# [WRITTEN TASK]
Filter the listing below, copying every line in which the word "json" appears.

# [INPUT FOR THIS TASK]
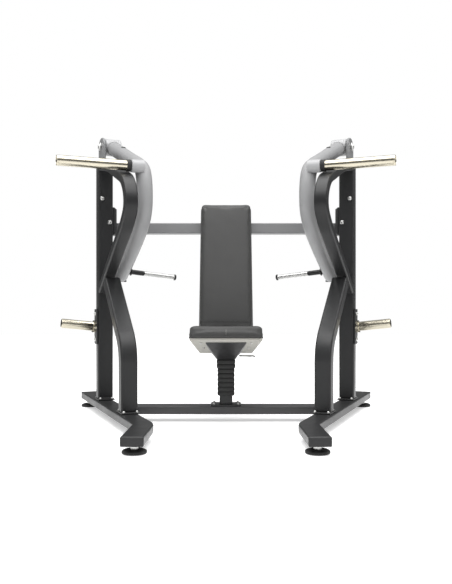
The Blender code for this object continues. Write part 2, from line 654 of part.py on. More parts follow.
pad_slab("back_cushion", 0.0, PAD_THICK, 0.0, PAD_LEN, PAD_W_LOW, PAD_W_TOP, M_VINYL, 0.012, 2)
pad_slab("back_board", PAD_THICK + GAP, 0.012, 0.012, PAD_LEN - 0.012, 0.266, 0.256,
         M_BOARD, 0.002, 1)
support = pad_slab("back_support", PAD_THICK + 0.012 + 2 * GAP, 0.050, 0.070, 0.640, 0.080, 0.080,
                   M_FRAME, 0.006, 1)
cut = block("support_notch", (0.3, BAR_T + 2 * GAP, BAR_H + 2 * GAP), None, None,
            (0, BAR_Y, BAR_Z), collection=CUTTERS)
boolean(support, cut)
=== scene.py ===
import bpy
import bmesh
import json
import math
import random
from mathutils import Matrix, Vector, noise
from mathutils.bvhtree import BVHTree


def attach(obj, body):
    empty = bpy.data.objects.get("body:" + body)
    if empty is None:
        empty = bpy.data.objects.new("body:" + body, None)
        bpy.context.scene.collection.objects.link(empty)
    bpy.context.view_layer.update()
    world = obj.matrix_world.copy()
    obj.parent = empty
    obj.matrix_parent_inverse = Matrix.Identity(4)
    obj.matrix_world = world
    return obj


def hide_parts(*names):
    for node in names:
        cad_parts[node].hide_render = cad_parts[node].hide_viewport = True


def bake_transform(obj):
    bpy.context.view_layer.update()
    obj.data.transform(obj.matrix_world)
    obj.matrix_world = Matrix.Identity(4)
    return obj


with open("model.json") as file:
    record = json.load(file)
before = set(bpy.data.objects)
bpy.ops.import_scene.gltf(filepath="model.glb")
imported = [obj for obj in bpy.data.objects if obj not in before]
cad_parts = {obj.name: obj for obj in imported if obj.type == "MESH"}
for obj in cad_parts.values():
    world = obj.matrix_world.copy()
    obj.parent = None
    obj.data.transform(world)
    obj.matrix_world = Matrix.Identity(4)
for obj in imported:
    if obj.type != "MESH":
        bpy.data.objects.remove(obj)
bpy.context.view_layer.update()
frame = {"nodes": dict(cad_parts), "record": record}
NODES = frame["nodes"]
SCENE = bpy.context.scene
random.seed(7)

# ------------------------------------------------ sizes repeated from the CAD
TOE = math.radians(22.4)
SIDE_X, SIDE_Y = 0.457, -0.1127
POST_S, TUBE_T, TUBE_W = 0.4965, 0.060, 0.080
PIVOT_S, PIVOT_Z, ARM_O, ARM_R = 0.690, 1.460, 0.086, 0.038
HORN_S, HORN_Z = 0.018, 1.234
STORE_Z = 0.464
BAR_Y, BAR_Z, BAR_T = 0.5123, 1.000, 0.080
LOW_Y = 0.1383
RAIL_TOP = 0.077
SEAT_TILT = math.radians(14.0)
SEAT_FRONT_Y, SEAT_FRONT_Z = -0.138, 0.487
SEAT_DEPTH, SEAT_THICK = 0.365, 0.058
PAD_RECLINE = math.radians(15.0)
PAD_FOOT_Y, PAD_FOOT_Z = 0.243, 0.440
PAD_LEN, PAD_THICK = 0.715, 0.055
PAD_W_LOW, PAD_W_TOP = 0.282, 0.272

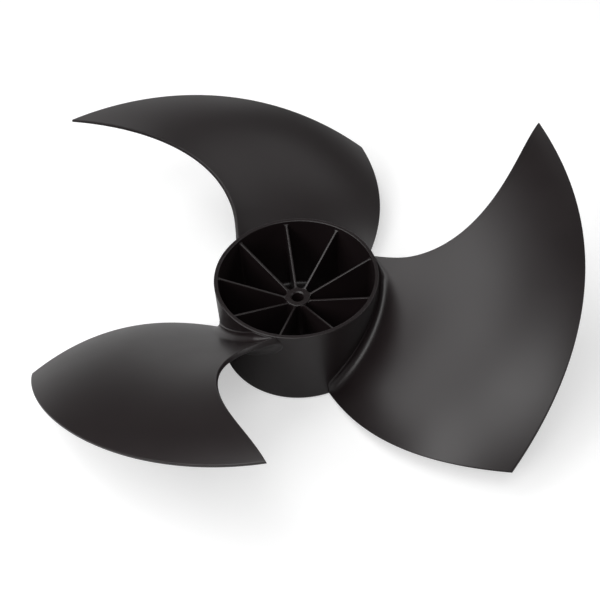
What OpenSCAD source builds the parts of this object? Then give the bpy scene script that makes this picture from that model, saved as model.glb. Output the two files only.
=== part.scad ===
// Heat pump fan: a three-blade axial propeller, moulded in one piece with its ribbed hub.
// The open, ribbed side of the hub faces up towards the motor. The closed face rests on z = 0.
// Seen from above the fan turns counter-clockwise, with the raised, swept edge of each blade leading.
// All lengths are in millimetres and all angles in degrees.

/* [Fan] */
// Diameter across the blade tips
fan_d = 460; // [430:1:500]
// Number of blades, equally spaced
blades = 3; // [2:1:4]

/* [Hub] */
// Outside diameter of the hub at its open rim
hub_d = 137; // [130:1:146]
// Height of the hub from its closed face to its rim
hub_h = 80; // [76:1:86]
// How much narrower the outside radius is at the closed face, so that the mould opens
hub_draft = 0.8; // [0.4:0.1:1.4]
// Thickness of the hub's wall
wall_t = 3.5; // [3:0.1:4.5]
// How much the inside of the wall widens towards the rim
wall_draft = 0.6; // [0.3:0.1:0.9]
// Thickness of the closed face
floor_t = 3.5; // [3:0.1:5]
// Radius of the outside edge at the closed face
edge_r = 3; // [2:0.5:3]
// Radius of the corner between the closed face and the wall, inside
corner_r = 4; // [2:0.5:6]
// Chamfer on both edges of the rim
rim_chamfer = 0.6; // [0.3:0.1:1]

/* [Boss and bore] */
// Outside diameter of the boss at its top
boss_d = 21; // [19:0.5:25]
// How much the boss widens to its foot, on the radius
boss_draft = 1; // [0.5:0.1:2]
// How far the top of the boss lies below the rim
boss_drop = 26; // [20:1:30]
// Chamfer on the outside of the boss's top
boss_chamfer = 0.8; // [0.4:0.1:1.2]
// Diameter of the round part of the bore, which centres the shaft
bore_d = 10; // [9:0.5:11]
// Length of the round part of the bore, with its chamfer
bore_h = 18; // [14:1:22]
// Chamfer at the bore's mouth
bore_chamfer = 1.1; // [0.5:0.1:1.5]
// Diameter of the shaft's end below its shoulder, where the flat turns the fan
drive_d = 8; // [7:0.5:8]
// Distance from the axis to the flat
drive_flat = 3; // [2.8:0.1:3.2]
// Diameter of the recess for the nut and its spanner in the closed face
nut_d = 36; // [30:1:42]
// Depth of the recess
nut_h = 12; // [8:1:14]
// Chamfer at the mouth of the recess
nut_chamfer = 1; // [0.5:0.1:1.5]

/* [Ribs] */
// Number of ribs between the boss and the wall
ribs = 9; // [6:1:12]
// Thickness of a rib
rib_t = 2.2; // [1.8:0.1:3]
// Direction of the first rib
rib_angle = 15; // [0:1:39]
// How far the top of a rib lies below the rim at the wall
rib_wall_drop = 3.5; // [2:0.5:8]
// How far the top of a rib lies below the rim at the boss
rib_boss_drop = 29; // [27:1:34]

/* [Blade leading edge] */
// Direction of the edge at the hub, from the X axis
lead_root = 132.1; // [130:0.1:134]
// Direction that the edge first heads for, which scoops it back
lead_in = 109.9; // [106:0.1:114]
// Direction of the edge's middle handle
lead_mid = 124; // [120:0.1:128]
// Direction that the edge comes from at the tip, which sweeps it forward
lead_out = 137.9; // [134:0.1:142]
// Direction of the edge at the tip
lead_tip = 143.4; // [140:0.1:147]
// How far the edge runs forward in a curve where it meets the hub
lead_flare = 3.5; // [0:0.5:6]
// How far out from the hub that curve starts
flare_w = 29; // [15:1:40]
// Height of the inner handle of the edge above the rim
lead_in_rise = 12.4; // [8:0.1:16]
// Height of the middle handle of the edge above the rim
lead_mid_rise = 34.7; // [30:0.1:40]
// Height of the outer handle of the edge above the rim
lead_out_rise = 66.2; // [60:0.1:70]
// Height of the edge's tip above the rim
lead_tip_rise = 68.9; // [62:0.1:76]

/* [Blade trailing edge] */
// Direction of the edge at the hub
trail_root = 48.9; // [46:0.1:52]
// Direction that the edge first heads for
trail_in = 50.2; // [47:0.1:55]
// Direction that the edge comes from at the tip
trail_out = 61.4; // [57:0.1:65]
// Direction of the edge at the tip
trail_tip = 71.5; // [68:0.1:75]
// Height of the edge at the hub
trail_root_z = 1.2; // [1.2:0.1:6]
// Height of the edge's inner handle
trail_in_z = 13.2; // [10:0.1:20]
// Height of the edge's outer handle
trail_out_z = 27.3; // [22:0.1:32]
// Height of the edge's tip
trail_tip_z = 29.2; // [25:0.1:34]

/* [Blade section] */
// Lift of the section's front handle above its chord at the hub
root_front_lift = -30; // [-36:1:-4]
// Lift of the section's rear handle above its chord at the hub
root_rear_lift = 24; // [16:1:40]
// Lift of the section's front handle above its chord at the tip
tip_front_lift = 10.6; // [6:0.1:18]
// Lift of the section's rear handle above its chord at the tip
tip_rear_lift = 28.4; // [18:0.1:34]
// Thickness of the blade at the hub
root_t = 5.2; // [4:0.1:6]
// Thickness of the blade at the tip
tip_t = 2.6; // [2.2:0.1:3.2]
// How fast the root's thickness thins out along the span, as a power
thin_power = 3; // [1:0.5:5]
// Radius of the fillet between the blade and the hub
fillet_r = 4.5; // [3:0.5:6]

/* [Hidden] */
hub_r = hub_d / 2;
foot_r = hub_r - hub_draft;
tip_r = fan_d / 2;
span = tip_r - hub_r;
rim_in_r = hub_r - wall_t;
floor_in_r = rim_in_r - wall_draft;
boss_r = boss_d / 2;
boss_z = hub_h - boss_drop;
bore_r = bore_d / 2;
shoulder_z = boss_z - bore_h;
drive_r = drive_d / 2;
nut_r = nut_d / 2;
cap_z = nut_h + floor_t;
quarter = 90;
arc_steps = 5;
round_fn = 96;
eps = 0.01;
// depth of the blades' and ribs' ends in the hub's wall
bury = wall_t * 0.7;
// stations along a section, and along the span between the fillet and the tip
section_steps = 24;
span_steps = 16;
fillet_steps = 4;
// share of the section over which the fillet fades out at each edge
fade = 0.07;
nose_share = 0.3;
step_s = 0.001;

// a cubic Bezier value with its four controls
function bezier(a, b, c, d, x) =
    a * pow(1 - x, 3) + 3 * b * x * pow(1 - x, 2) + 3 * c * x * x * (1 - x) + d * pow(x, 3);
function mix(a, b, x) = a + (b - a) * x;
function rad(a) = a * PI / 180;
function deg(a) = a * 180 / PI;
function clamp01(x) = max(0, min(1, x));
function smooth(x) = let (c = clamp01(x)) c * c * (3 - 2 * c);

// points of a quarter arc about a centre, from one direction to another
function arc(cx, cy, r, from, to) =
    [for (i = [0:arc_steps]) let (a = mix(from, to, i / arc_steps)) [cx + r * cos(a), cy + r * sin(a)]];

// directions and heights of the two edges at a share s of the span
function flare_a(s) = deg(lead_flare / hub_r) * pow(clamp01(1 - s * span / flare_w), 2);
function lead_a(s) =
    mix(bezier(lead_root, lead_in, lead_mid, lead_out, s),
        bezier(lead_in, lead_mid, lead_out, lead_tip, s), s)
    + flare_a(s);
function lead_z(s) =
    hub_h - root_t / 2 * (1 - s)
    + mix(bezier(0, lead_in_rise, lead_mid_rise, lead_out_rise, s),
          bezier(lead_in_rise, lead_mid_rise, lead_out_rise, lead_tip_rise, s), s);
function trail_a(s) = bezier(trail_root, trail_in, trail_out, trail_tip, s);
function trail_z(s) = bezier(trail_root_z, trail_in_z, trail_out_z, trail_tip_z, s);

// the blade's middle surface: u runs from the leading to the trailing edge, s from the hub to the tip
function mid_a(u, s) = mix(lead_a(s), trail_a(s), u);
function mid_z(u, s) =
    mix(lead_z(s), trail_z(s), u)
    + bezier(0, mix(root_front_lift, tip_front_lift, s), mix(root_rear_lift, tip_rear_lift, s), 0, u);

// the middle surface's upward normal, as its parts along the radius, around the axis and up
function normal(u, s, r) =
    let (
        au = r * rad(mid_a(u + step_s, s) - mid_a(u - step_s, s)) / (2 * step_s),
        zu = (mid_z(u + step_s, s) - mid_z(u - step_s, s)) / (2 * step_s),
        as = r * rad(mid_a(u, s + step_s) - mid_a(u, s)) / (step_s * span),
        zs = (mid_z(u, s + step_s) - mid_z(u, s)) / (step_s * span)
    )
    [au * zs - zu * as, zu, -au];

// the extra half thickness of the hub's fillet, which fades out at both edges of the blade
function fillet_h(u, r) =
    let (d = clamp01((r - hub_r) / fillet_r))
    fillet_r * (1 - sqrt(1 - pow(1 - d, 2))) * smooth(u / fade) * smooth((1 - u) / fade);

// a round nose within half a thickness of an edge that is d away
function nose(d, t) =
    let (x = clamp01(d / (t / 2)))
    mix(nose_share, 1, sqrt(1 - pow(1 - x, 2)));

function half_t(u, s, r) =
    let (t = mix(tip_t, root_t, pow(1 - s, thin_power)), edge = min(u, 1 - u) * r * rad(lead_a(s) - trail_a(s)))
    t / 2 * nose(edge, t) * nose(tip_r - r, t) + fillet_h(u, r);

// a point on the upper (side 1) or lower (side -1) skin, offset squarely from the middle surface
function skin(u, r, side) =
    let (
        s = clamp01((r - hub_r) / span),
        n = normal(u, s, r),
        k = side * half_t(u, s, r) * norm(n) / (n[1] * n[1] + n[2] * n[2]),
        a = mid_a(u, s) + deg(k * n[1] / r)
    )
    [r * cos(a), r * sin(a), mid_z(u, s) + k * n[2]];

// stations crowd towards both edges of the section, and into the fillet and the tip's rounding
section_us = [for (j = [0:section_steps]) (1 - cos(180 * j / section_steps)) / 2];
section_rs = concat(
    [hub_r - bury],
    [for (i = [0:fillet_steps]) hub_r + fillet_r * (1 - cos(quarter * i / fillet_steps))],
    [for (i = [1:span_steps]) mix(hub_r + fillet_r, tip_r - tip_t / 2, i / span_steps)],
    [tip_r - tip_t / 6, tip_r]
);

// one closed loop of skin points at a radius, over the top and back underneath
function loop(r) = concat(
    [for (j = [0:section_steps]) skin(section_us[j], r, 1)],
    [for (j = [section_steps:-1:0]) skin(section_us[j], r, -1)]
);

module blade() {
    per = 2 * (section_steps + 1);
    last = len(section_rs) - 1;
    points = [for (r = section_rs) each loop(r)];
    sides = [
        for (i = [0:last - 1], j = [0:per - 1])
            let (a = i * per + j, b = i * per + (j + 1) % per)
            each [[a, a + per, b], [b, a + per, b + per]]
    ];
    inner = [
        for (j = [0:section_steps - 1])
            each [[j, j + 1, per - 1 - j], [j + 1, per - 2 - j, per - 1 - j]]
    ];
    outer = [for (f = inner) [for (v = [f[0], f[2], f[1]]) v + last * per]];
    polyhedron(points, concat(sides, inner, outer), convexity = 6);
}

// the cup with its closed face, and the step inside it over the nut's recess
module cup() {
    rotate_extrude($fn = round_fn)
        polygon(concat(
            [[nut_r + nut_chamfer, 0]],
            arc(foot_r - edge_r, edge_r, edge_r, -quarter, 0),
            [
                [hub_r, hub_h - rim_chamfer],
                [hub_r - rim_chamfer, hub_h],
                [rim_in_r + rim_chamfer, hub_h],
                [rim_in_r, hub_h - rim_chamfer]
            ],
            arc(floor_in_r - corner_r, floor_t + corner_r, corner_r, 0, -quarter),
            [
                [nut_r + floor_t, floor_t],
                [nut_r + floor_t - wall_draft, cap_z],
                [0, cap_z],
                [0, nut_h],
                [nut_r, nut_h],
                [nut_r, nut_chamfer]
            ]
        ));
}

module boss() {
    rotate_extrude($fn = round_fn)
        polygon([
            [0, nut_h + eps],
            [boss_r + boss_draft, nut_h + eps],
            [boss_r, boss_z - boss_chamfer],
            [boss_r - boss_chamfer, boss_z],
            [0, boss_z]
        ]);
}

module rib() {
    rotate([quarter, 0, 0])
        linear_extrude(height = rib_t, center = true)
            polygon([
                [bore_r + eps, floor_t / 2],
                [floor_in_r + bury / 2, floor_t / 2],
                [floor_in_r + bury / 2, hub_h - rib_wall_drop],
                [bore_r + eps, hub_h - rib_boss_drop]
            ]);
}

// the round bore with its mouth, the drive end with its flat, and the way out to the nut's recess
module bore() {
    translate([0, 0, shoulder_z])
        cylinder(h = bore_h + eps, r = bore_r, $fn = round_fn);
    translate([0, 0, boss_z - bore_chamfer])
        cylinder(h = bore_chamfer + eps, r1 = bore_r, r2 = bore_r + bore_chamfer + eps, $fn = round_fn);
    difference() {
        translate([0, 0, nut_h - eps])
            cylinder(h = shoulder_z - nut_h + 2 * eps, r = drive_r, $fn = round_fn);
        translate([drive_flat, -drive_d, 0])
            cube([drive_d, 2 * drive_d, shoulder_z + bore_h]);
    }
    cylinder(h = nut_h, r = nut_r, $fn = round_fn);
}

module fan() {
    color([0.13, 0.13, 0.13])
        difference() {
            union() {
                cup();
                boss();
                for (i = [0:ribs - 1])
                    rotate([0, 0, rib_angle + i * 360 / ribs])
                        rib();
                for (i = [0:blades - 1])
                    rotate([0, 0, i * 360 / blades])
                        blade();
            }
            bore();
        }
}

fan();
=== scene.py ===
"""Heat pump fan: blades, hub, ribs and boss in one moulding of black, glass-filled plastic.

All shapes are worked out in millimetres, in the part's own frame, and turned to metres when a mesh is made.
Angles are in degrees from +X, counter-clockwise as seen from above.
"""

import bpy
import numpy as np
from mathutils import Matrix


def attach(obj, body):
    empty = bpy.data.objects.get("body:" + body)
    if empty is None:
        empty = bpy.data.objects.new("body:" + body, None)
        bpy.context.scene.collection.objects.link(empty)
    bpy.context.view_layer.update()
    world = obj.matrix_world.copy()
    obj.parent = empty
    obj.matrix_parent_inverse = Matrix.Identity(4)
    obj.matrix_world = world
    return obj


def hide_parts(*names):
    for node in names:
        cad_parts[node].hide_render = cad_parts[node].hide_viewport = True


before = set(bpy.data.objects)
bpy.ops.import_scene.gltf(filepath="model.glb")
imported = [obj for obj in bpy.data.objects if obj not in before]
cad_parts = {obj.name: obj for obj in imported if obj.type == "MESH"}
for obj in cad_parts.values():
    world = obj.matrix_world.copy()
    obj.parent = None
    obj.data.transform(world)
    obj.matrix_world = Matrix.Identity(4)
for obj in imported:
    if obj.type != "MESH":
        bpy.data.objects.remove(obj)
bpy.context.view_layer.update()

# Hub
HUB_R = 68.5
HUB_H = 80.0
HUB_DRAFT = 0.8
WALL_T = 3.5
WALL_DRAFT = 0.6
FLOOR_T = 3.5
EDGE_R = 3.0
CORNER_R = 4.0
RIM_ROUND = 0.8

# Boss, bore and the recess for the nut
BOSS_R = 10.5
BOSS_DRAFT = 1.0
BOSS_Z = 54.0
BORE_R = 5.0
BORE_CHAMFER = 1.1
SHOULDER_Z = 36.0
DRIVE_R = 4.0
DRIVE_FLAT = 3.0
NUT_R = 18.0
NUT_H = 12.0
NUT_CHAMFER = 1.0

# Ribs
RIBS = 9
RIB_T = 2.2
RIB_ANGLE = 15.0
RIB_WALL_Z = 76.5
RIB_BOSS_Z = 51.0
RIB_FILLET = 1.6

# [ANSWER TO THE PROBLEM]
import json
with open("model.json") as file:
    record = json.load(file)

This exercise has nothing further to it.